**Written exercise:** In full and without alteration, give the listing again.

**Dataset excerpt:**
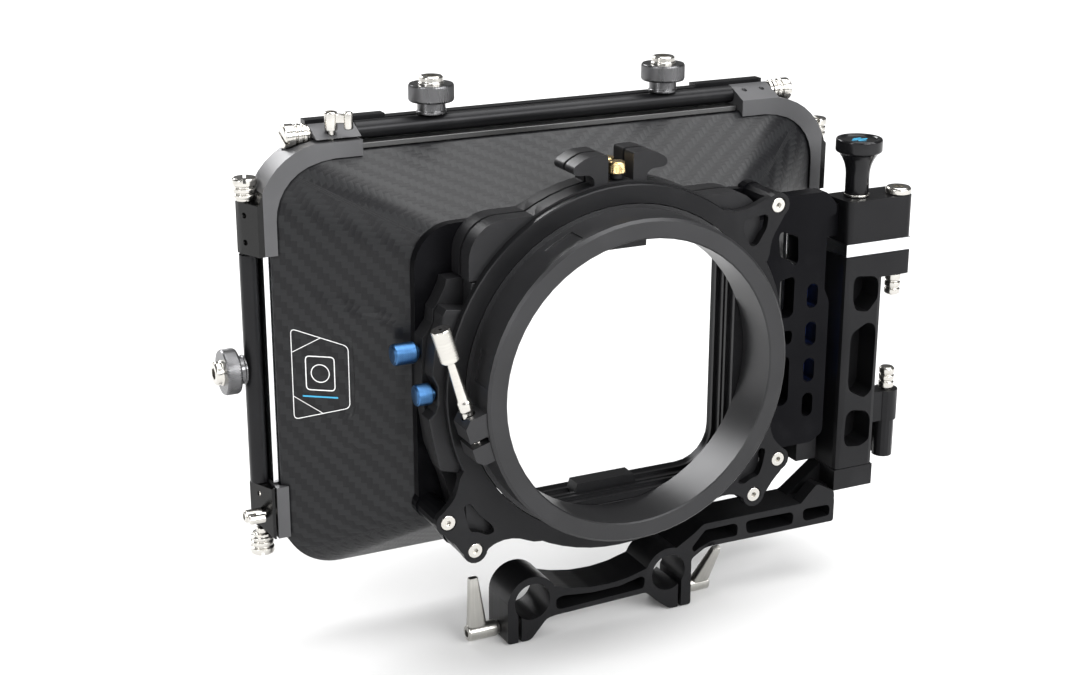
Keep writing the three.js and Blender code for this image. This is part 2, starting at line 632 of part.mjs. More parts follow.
function lockKnob() {
  return turned([
    [0, -22], [1.9, -22], [2.5, -21.2], [2.5, 0.3], [5.1, 0.3], [5.1, 1.2], [4.7, 1.4], [4.7, 9], [5.1, 12],
    [6, 14.8], [7.5, 17], [9.2, 18.4], [9.2, 22.8], [8.8, 23.4], [7.6, 23.4], [7.2, 22.7], [0, 23],
  ], 24);
}

// ---- hinge column and pins ---------------------------------------------------------------------------------
const COLUMN_POCKETS = [
  [[112.8, 18], [122, 17], [123.7, 14.3], [123.7, 7.6], [119.2, 2.4], [113.3, 3.6], [111.6, 8.4], [111.6, 15.9]],
  [[112.4, -5.6], [119.5, -1.9], [123.1, -3.5], [123.8, -8.1], [123.4, -31.6], [119.9, -34.5], [112.7, -30.7],
    [111.5, -27.5], [111.6, -8.4]],
  [[113.6, -38.8], [121.2, -40.2], [123.5, -43.4], [123.5, -53.2], [119.3, -55.4], [112.3, -54.6], [111.1, -51.4],
    [111.4, -41.2]],
];

function hingeColumn() {
  const { x0, x1, lug, y0, y1, z0, z1, lugZ } = COLUMN;
  const shaft = slabZ(softOutline([[x0, y0], [x1, y0], [x1, y1], [x0, y1]], 2), z0, z1, 2);
  const ledge = slabZ(softOutline([[x0, y0], [lug, y0], [lug, TOP_BLOCK.y1], [x0, TOP_BLOCK.y1]], 2), lugZ, z1, 2);
  const knuckle = rodZ(HINGE.x, HINGE.y, -46.7, -33.8, 4.9);
  const web = slabZ(rectangle(x1 - 2, 31.4, HINGE.x, 37.6), -46.7, -33.8);
  const pockets = COLUMN_POCKETS.map((pocket) => slabY(softOutline(pocket, 1.6), y0 - 1, y0 + 11, 2));
  const pinBores = [[lugZ - 1, z1 + 1], [-48, -32]].map(([low, high]) => (
    rodZ(HINGE.x, HINGE.y, low, high, HINGE.bore, 20)
  ));
  const lockBore = rodZ(LOCK.x, LOCK.y, 20.5, z1 + 1, LOCK.bore);
  return cut(join(shaft, ledge, knuckle, web), ...pockets, ...pinBores, lockBore);
}

// A quick-release pin: grooved thumb piece at the origin end and a long shaft.
function hingePin(shaft) {
  return turned([
    [0, -9.2], [2.7, -9.2], [3.15, -8.7], [3.15, -5.6], [2.6, -5.2], [2.6, -4], [3.15, -3.6], [3.15, -0.4],
    [HINGE.pin, -0.4], [HINGE.pin, shaft - 0.8], [1.3, shaft], [0, shaft],
  ], 16);
}

// ---- rod bridge ------------------------------------------------------------------------------------------------
const ARM_EDGE = [
  [-40.5, ARM.lugFloor], [-30.7, ARM.lugFloor], [-23.8, -102.3], [-20.4, -101.7], [19.9, -100.6], [25.6, -106],
  [30.9, ARM.lugFloor], [40.5, ARM.lugFloor], [40.4, -90.2], [46.5, -86.6], [49.1, -86.3], [108, -86.7], [108, -76],
  [45.6, -76.1], [41.4, -79.4], [29.4, -86.3], [21.4, -89.8], [11.4, -92.4], [3.6, -93.2], [-5.2, -92.9],
  [-14, -91.3], [-22.7, -88.6], [-30, -86], [-40.5, -92],
];
const ARM_POCKETS = [
  [[-19.8, -94.8], [-17, -94], [-4, -95.4], [8, -95.2], [17.6, -93], [19.4, -94.2], [18.8, -98.4], [-18.2, -99.6],
    [-19.8, -98.6]],
  [[40.4, -85.4], [46.4, -78.8], [60.2, -78.6], [61.7, -80], [61.4, -84.3], [49.6, -84.1], [43.8, -86.2], [41.4, -87.6]],
  [[65.4, -79.4], [67, -78.6], [87, -78.8], [88.4, -80.4], [87.7, -84.4], [67.5, -84.5], [66, -83.5]],
  [[92.8, -79.6], [94, -78.7], [105, -78.9], [106, -80.4], [105.8, -83.8], [94.5, -84.2], [93, -83]],
];
const ARM_PEAK = [[91.6, -77], [91.6, -76], [98.6, -69.1], [99.9, -69], [107.6, -73.1], [108, -77]];
const ARM_GUSSET = [[88, -78], [93, -75], [107.3, -64.3], [108, -64.3], [108, -78]];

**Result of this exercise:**
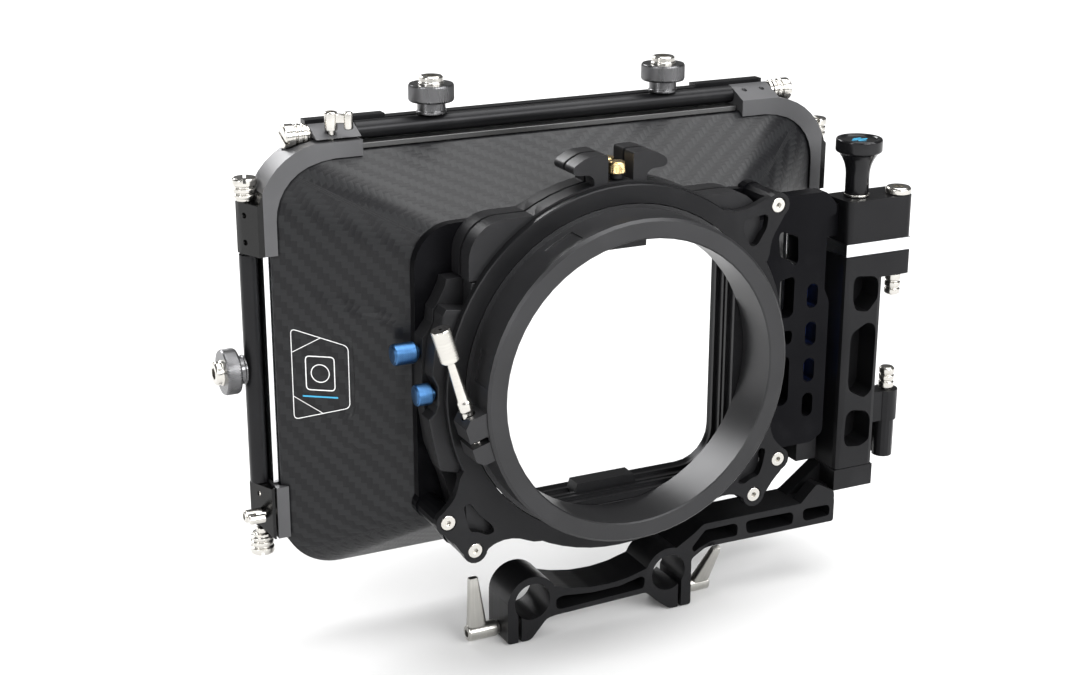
Keep writing the three.js and Blender code for this image. This is part 2, starting at line 632 of part.mjs. More parts follow.
function lockKnob() {
  return turned([
    [0, -22], [1.9, -22], [2.5, -21.2], [2.5, 0.3], [5.1, 0.3], [5.1, 1.2], [4.7, 1.4], [4.7, 9], [5.1, 12],
    [6, 14.8], [7.5, 17], [9.2, 18.4], [9.2, 22.8], [8.8, 23.4], [7.6, 23.4], [7.2, 22.7], [0, 23],
  ], 24);
}

// ---- hinge column and pins ---------------------------------------------------------------------------------
const COLUMN_POCKETS = [
  [[112.8, 18], [122, 17], [123.7, 14.3], [123.7, 7.6], [119.2, 2.4], [113.3, 3.6], [111.6, 8.4], [111.6, 15.9]],
  [[112.4, -5.6], [119.5, -1.9], [123.1, -3.5], [123.8, -8.1], [123.4, -31.6], [119.9, -34.5], [112.7, -30.7],
    [111.5, -27.5], [111.6, -8.4]],
  [[113.6, -38.8], [121.2, -40.2], [123.5, -43.4], [123.5, -53.2], [119.3, -55.4], [112.3, -54.6], [111.1, -51.4],
    [111.4, -41.2]],
];

function hingeColumn() {
  const { x0, x1, lug, y0, y1, z0, z1, lugZ } = COLUMN;
  const shaft = slabZ(softOutline([[x0, y0], [x1, y0], [x1, y1], [x0, y1]], 2), z0, z1, 2);
  const ledge = slabZ(softOutline([[x0, y0], [lug, y0], [lug, TOP_BLOCK.y1], [x0, TOP_BLOCK.y1]], 2), lugZ, z1, 2);
  const knuckle = rodZ(HINGE.x, HINGE.y, -46.7, -33.8, 4.9);
  const web = slabZ(rectangle(x1 - 2, 31.4, HINGE.x, 37.6), -46.7, -33.8);
  const pockets = COLUMN_POCKETS.map((pocket) => slabY(softOutline(pocket, 1.6), y0 - 1, y0 + 11, 2));
  const pinBores = [[lugZ - 1, z1 + 1], [-48, -32]].map(([low, high]) => (
    rodZ(HINGE.x, HINGE.y, low, high, HINGE.bore, 20)
  ));
  const lockBore = rodZ(LOCK.x, LOCK.y, 20.5, z1 + 1, LOCK.bore);
  return cut(join(shaft, ledge, knuckle, web), ...pockets, ...pinBores, lockBore);
}

// A quick-release pin: grooved thumb piece at the origin end and a long shaft.
function hingePin(shaft) {
  return turned([
    [0, -9.2], [2.7, -9.2], [3.15, -8.7], [3.15, -5.6], [2.6, -5.2], [2.6, -4], [3.15, -3.6], [3.15, -0.4],
    [HINGE.pin, -0.4], [HINGE.pin, shaft - 0.8], [1.3, shaft], [0, shaft],
  ], 16);
}

// ---- rod bridge ------------------------------------------------------------------------------------------------
const ARM_EDGE = [
  [-40.5, ARM.lugFloor], [-30.7, ARM.lugFloor], [-23.8, -102.3], [-20.4, -101.7], [19.9, -100.6], [25.6, -106],
  [30.9, ARM.lugFloor], [40.5, ARM.lugFloor], [40.4, -90.2], [46.5, -86.6], [49.1, -86.3], [108, -86.7], [108, -76],
  [45.6, -76.1], [41.4, -79.4], [29.4, -86.3], [21.4, -89.8], [11.4, -92.4], [3.6, -93.2], [-5.2, -92.9],
  [-14, -91.3], [-22.7, -88.6], [-30, -86], [-40.5, -92],
];
const ARM_POCKETS = [
  [[-19.8, -94.8], [-17, -94], [-4, -95.4], [8, -95.2], [17.6, -93], [19.4, -94.2], [18.8, -98.4], [-18.2, -99.6],
    [-19.8, -98.6]],
  [[40.4, -85.4], [46.4, -78.8], [60.2, -78.6], [61.7, -80], [61.4, -84.3], [49.6, -84.1], [43.8, -86.2], [41.4, -87.6]],
  [[65.4, -79.4], [67, -78.6], [87, -78.8], [88.4, -80.4], [87.7, -84.4], [67.5, -84.5], [66, -83.5]],
  [[92.8, -79.6], [94, -78.7], [105, -78.9], [106, -80.4], [105.8, -83.8], [94.5, -84.2], [93, -83]],
];
const ARM_PEAK = [[91.6, -77], [91.6, -76], [98.6, -69.1], [99.9, -69], [107.6, -73.1], [108, -77]];
const ARM_GUSSET = [[88, -78], [93, -75], [107.3, -64.3], [108, -64.3], [108, -78]];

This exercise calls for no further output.